Making recording for funeral only solace

Maroun Sfeir, Enzo Butler-Sfeir (4) and Lorna Butler have been staying at an isolation facility...
Maroun Sfeir, Enzo Butler-Sfeir (4) and Lorna Butler have been staying at an isolation facility in Auckland since Sunday. Ms Butler was unable to attend her father’s funeral yesterday. PHOTO: SUPPLIED
A Dunedin woman unable to get to her father’s funeral has taken some solace from recording a speech for it.

But rejection of her application to leave an isolation facility on compassionate grounds — so she could attend the funeral — is the latest in a series of profound disappointments for Lorna Butler.

Her father, Stanley Butler (80), died the night before she and her husband and their son left Lebanon for New Zealand.

Ms Butler had been desperate to see her ailing father in Invercargill but could not get there in time, nor for yesterday’s funeral.
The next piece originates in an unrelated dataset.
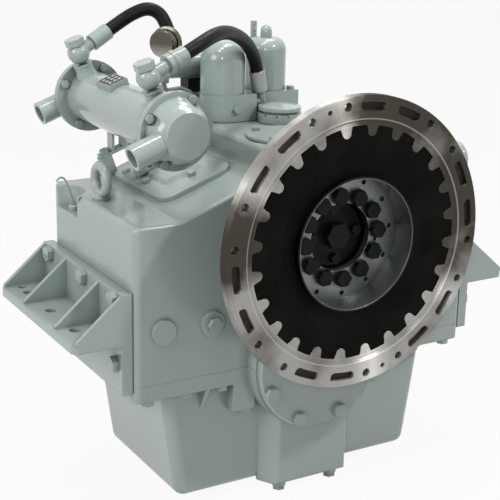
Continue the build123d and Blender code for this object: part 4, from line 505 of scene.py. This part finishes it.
def turned_steel(name, colour, stain_and_shade, roughness, anisotropy, mark, darkening=0.0, cast_pockets=False,
                 black_from=no_radius, painted_step_highlight=0.0):
    """Lathe-turned steel, whose grain runs round the input axis. stain_and_shade is the colour of its clouds
    of stain, and darkening is how much more of that colour lies on the upper right and in a narrow streak
    on the left, as painted shade. Beyond the radius black_from the steel is left black, and
    painted_step_highlight is the strength of a painted highlight on the step's edge."""
    material, tree, output = new_material(name)
    where = shade(tree, "TexCoord").outputs["Object"]
    flat = vectors(tree, "MULTIPLY", where, (1.0, 0.0, 1.0))[0]
    radius = vectors(tree, "LENGTH", flat)["Value"]
    depth = shade(tree, "SeparateXYZ", {0: where}).outputs["Y"]
    line = shade(tree, "CombineXYZ", {0: radius, 1: depth}).outputs[0]
    marks = noise(tree, 900.0, 3.0, roughness=0.7, where=line)
    around = vectors(tree, "CROSS_PRODUCT", flat, (0.0, 1.0, 0.0))[0]
    grooves = shade(tree, "VectorTransform", {0: around}, vector_type="VECTOR", convert_from="OBJECT",
                    convert_to="WORLD").outputs[0]
    facing = shade(tree, "NewGeometry").outputs["Normal"]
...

She and her husband, Maroun Sfeir, and their son, Enzo Butler-Sfeir (4), have had to stay in an Auckland hotel since Sunday for their 14-day quarantine.
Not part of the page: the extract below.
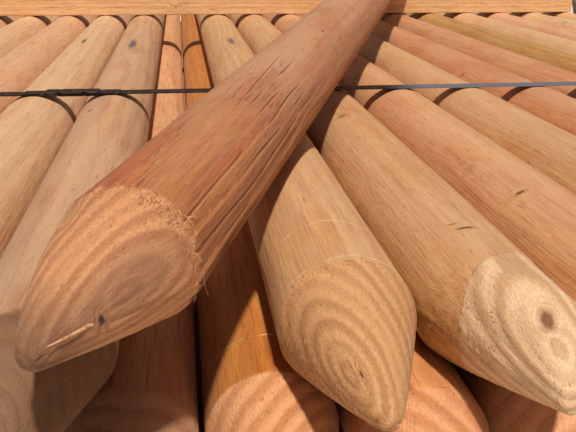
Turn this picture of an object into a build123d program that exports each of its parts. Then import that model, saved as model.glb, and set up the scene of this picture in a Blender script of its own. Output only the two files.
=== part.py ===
from build123d import *
import math
import os

os.makedirs("parts", exist_ok=True)

# A strapped pack of peeled round fence stakes, in millimetres.
# X runs across the pack, the stakes lie along Y with their points towards -Y, and Z is up.
# The origin is under the middle of the pack, at the underside of the straps.

# Round stakes, their section drawn with straight sides between points on the circle
stake_diameter = 70.0
stake_sides = 24
stake_length = 2500.0
point_length = 86.0
tip_diameter = 9.0

# Rows: a wide row on top and at every second row below it
row_count = 6
wide_row_count = 17
side_gap = 2.1
seat_gap = 0.3
empty_place = 5
tip_scatter = 7.0
tip_forward = 18.0
tip_back = 5.5

# Loose stake, pulled out of the top row and laid over the empty place
loose_diameter = 66.0
loose_yaw = 19.35
loose_overhang = 19.0

# Sawn batten across the top row
batten_height = 63.0
batten_thickness = 38.0
batten_inset = 26.0
batten_arris = 1.5
batten_from_tips = 1355.0

# Steel straps and their crimped seals
strap_width = 19.0
strap_thickness = 0.8
strap_from_tips = 530.0
strap_overlap = 90.0
seal_length = 50.0
seal_wall = 0.9
seal_clearance = 0.15
seal_lip_gap = 6.0
notch_depth = 2.5
notch_spacing = 24.0
front_seal_place = 3
rear_seal_row = 3

# Worked out from the sizes above
stake_radius = stake_diameter / 2
loose_radius = loose_diameter / 2
pitch = stake_diameter + side_gap
row_rise = math.sqrt((stake_diameter + seat_gap) ** 2 - (pitch / 2) ** 2)
bottom_row_z = strap_thickness + seat_gap + stake_radius
yaw = math.radians(loose_yaw)
rear_strap_from_tips = batten_from_tips + batten_thickness / 2
middle = (stake_length - loose_overhang) / 2

# Stakes beside and below the empty place, by row and place: how far each tip stands back
seen_setback = {
    (row_count, empty_place - 1): -tip_forward,
    (row_count, empty_place + 1): 0.0,
    (row_count, empty_place + 2): 0.0,
    (row_count - 1, empty_place - 1): 0.0,
    (row_count - 1, empty_place): tip_back,
    (row_count - 1, empty_place + 1): -tip_forward,
}


def places_in(row):
    """Places in a row: every second row down from the top has one fewer."""
    return wide_row_count - (row_count - row) % 2


def centre_x(row, place):
    """Where a stake's axis lies across the pack."""
    return (place - (places_in(row) - 1) / 2) * pitch


def centre_z(row):
    """Height of a row's stake axes."""
    return bottom_row_z + (row - 1) * row_rise


def setback(row, place):
    """How far a stake's tip stands behind the common line of tips."""
    scatter = tip_scatter * math.sin(2.4 * place + 1.7 * row)
    return seen_setback.get((row, place), scatter)


def round_stake(diameter):
    """One stake along +Y, with the middle of its blunt tip at the origin."""
    flats = math.cos(math.pi / stake_sides)
    point_taper = math.degrees(math.atan((diameter - tip_diameter) / 2 * flats / point_length))
    with BuildPart() as stake:
        with BuildSketch(Plane.XZ.offset(-point_length)):
            RegularPolygon(diameter / 2, stake_sides)
        extrude(amount=point_length, taper=point_taper)
        with BuildSketch(Plane.XZ.offset(-point_length)):
            RegularPolygon(diameter / 2, stake_sides)
        extrude(amount=point_length - stake_length)
    return stake.part


# Rows of stakes
blank = round_stake(stake_diameter)
for row in range(1, row_count + 1):
    filled = [n for n in range(places_in(row)) if (row, n) != (row_count, empty_place)]
    spots = [(centre_x(row, n), setback(row, n) - middle, centre_z(row)) for n in filled]
    with BuildPart() as stake_row:
        with Locations(*spots):
            add(blank)
    stake_row.part.label = f"stake_row_{row}"
    export_step(stake_row.part, f"parts/stake_row_{row}.step")


# Batten
crown_z = centre_z(row_count) + stake_radius
batten_base = crown_z + seat_gap
batten_top = batten_base + batten_height
pack_reach = (wide_row_count - 1) / 2 * pitch + stake_radius
batten_reach = pack_reach - batten_inset
with BuildPart() as batten:
    with Locations((0, rear_strap_from_tips - middle, batten_base + batten_height / 2)):
        Box(2 * batten_reach, batten_thickness, batten_height)
    chamfer(batten.edges(), batten_arris)
batten.part.label = "batten"
export_step(batten.part, "parts/batten.step")


# The loose stake bears on the crown of the stake right of the empty place, on the shoulder of
# the stake left of it, and at the back on the batten or on the strap that runs over the batten.
top_row_z = centre_z(row_count)
right_x = centre_x(row_count, empty_place + 1)
left_shoulder = Vector(
    centre_x(row_count, empty_place - 1),
    setback(row_count, empty_place - 1) + point_length,
    top_row_z,
)
bearing = stake_radius + loose_radius + seat_gap
back_edges = [
    (batten_from_tips, batten_top),
    (rear_strap_from_tips - strap_width / 2, batten_top + seat_gap + strap_thickness),
]


def loose_direction(slope):
    """The loose stake's axis, turned by its yaw and rising towards the back."""
    level = math.cos(slope)
    return Vector(math.sin(yaw) * level, math.cos(yaw) * level, math.sin(slope))


def settled_loose_stake():
    """Where the loose stake's axis passes over the right stake, and its slope, once it bears."""
    slope = 0.0
    cross = left_shoulder.Y + 4 * stake_diameter
    for _ in range(60):
        along = loose_direction(slope)
        lift = bearing * math.hypot(along.X, along.Z) / along.X
        crossing = Vector(right_x, cross, top_row_z + lift)
        back_lift = (loose_radius + seat_gap) * math.hypot(along.Y, along.Z) / along.Y
        slope = max(
            math.atan2((edge_z + back_lift - crossing.Z) * math.cos(yaw), edge_y - cross)
            for edge_y, edge_z in back_edges
        )
        apart = (crossing - left_shoulder).cross(along).length
        cross -= 2 * (bearing - apart)
    return crossing, slope


crossing, loose_slope = settled_loose_stake()
loose_along = loose_direction(loose_slope)
loose_tip = crossing - loose_along * ((crossing.Y + loose_overhang) / loose_along.Y)
level_side = Vector(math.cos(yaw), -math.sin(yaw), 0)
loose_plane = Plane(
    origin=loose_tip - Vector(0, middle, 0),
    x_dir=level_side,
    z_dir=level_side.cross(loose_along),
)

# Loose stake
loose_blank = round_stake(loose_diameter)
with BuildPart() as loose_stake:
    with Locations(loose_plane):
        add(loose_blank)
loose_stake.part.label = "loose_stake"
export_step(loose_stake.part, "parts/loose_stake.step")


# Straps: a closed band drawn tight round the outermost stakes, its free end lapped over it,
# and a seal crimped round both thicknesses
def end_corner(row, side):
    """The round corner that a row's outermost stake gives a strap: X, Z and radius."""
    return side * (places_in(row) - 1) / 2 * pitch, centre_z(row), stake_radius


def batten_corner(side):
    """The corner that the batten's upper edge gives a strap."""
    return side * (batten_reach - batten_arris), batten_top - batten_arris, batten_arris


def band_outline(corners, clearance):
    """The tight outline round corners listed anticlockwise, kept off each by the clearance."""
    headings = []
    for here, ahead in zip(corners, corners[1:] + corners[:1]):
        across, up = ahead[0] - here[0], ahead[1] - here[1]
        flare = math.asin((here[2] - ahead[2]) / math.hypot(across, up))
        headings.append(math.degrees(math.atan2(up, across) + flare))
    arrivals = headings[-1:] + headings[:-1]
    with BuildSketch() as outline:
        with BuildLine():
            bends = [
                CenterArc((x, z), radius + clearance, arrive - 90, (leave - arrive) % 360)
                for (x, z, radius), arrive, leave in zip(corners, arrivals, headings)
            ]
            for bend, next_bend in zip(bends, bends[1:] + bends[:1]):
                Line(bend @ 1, next_bend @ 0)
        make_face()
    return outline.sketch


def band_section(corners):
    """The band seen along the stakes: one strap thickness between two outlines."""
    with BuildSketch() as section:
        add(band_outline(corners, seat_gap + strap_thickness))
        add(band_outline(corners, seat_gap), mode=Mode.SUBTRACT)
    return section.sketch


def across_pack(from_tips):
    """An upright plane across the pack."""
    return Plane(origin=(0, from_tips - middle, 0), x_dir=(1, 0, 0), z_dir=(0, -1, 0))


# Where the bottom row is a narrow one, the ends of the row above it bear on the straps too
bottom_rows = [1] if places_in(1) == wide_row_count else [1, 2]
right_corners = [end_corner(row, 1) for row in bottom_rows + [row_count]]
left_corners = [end_corner(row, -1) for row in [row_count] + bottom_rows[::-1]]
batten_corners = [batten_corner(1), batten_corner(-1)]

# Where each seal sits on the outer face of its band: between two crowns at the front, and
# on the side at the back, level with a narrow row whose end stakes stand clear of the band
front_seal_x = (centre_x(row_count, front_seal_place) + centre_x(row_count, front_seal_place + 1)) / 2
front_seal_plane = Plane(
    origin=(front_seal_x, strap_from_tips - middle, crown_z + seat_gap + strap_thickness),
    x_dir=(1, 0, 0),
    z_dir=(0, 0, 1),
)
rear_seal_plane = Plane(
    origin=(
        pack_reach + seat_gap + strap_thickness,
        rear_strap_from_tips - middle,
        centre_z(rear_seal_row),
    ),
    x_dir=(0, 0, -1),
    z_dir=(1, 0, 0),
)

# Front strap
front_section = band_section(right_corners + left_corners)
with BuildPart() as strap_front:
    with BuildSketch(across_pack(strap_from_tips)):
        add(front_section)
    extrude(amount=strap_width / 2, both=True)
    with Locations(front_seal_plane):
        Box(strap_overlap, strap_width, strap_thickness, align=(Align.CENTER, Align.CENTER, Align.MIN))
strap_front.part.label = "strap_front"
export_step(strap_front.part, "parts/strap_front.step")

# Rear strap, over the batten
rear_section = band_section(right_corners + batten_corners + left_corners)
with BuildPart() as strap_rear:
    with BuildSketch(across_pack(rear_strap_from_tips)):
        add(rear_section)
    extrude(amount=strap_width / 2, both=True)
    with Locations(rear_seal_plane):
        Box(strap_overlap, strap_width, strap_thickness, align=(Align.CENTER, Align.CENTER, Align.MIN))
strap_rear.part.label = "strap_rear"
export_step(strap_rear.part, "parts/strap_rear.step")


# Seals
def crimped_sleeve():
    """A sleeve folded round two thicknesses of strap, notched by the crimping tool."""
    bore_width = strap_width + 2 * seal_clearance
    bore_height = 2 * (strap_thickness + seal_clearance)
    width = bore_width + 2 * seal_wall
    height = bore_height + 2 * seal_wall
    notches = [
        (along * notch_spacing / 2, side * width / 2) for along in (-1, 1) for side in (-1, 1)
    ]
    with BuildPart() as sleeve:
        Box(seal_length, width, height)
        chamfer(sleeve.edges().filter_by(Axis.X), seal_wall / 2)
        Box(seal_length, bore_width, bore_height, mode=Mode.SUBTRACT)
        with Locations((0, 0, -(bore_height + seal_wall) / 2)):
            Box(seal_length, seal_lip_gap, 2 * seal_wall, mode=Mode.SUBTRACT)
        with BuildSketch(Plane.XY.offset(-height / 2)):
            with Locations(*notches):
                RegularPolygon(notch_depth, 4)
        extrude(amount=height, mode=Mode.SUBTRACT)
    return sleeve.part


sleeve_blank = crimped_sleeve()
with BuildPart() as seal_front:
    with Locations(front_seal_plane):
        add(sleeve_blank)
seal_front.part.label = "seal_front"
export_step(seal_front.part, "parts/seal_front.step")

with BuildPart() as seal_rear:
    with Locations(rear_seal_plane):
        add(sleeve_blank)
seal_rear.part.label = "seal_rear"
export_step(seal_rear.part, "parts/seal_rear.step")
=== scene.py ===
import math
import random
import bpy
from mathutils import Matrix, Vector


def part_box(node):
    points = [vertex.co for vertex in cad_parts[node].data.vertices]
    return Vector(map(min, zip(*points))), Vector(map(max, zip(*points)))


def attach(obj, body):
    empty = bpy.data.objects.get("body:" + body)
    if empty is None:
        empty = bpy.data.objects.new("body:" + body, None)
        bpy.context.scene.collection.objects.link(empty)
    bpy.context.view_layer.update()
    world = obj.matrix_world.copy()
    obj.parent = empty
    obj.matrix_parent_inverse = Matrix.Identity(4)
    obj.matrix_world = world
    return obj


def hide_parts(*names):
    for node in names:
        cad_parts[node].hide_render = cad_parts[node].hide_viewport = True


bl_info = {
    "name": "Pack of pointed stakes",
    "version": (1, 0, 0),
    "blender": (4, 5, 0),
    "location": "3D View > Sidebar > Stakes",
    "description": "Dresses a strapped pack of softwood stakes, with a loose stake and a batten",
    "category": "Add Mesh",
}

import bmesh
import bpy
from bpy.props import FloatProperty, FloatVectorProperty, PointerProperty
from mathutils import Matrix, Vector, noise

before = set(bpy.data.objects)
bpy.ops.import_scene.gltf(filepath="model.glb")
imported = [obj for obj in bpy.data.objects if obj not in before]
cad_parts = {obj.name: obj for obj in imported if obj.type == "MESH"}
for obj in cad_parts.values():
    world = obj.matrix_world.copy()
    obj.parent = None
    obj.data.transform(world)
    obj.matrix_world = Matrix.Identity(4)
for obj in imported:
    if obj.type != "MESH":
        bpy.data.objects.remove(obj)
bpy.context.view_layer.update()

TURN = 2 * math.pi
MM = 0.001

# Sizes of the pack, in millimetres, that the stakes are dressed to
STAKE_RADIUS = 35.0
STAKE_LENGTH = 2500.0
LOOSE_OVERHANG = 19.0
LOOSE_RADIUS = 33.0
POINT_LENGTH = 86.0
TIP_RADIUS = 4.5
END_EDGE = 1.5
PITCH = 72.1
ROWS = 6
EMPTY_PLACE = 5

# Strips that the peeling knife leaves round a stake, and the share of a strip that its step takes
STRIPS = 30
STEP_SHARE = 0.16

# How far past its usual start a slanted cut may begin, and how far the worn tip reaches
CUT_SPREAD = 30.0
TIP_REACH = 8.0

# A distance from a scribed line, or a share of a knot's size, that draws nothing
FAR_OFF = 900.0

# Vertices nearer than this are one, in millimetres
SAME_POINT = 0.0005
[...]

Ms Butler was upset family decided to go ahead with the funeral while she was still in isolation. It was insensitive of them not to delay it, she said.

She was also unsure why there was an application process for exemption from isolation facilities when it seemed applications were typically declined.

However, writing and then recording almost 10 minutes of audio for the funeral had been part of her healing process.

"It gave me a sense of peace, to write about my dad.

"My dad was a good laugh. He taught me to be strong ... work hard, play hard.

"He was super-intelligent and a jack of all trades."

Ms Butler tuned into the funeral via a live feed, which she also attempted — without much success — for the funeral of her younger sister Davina Butler in May.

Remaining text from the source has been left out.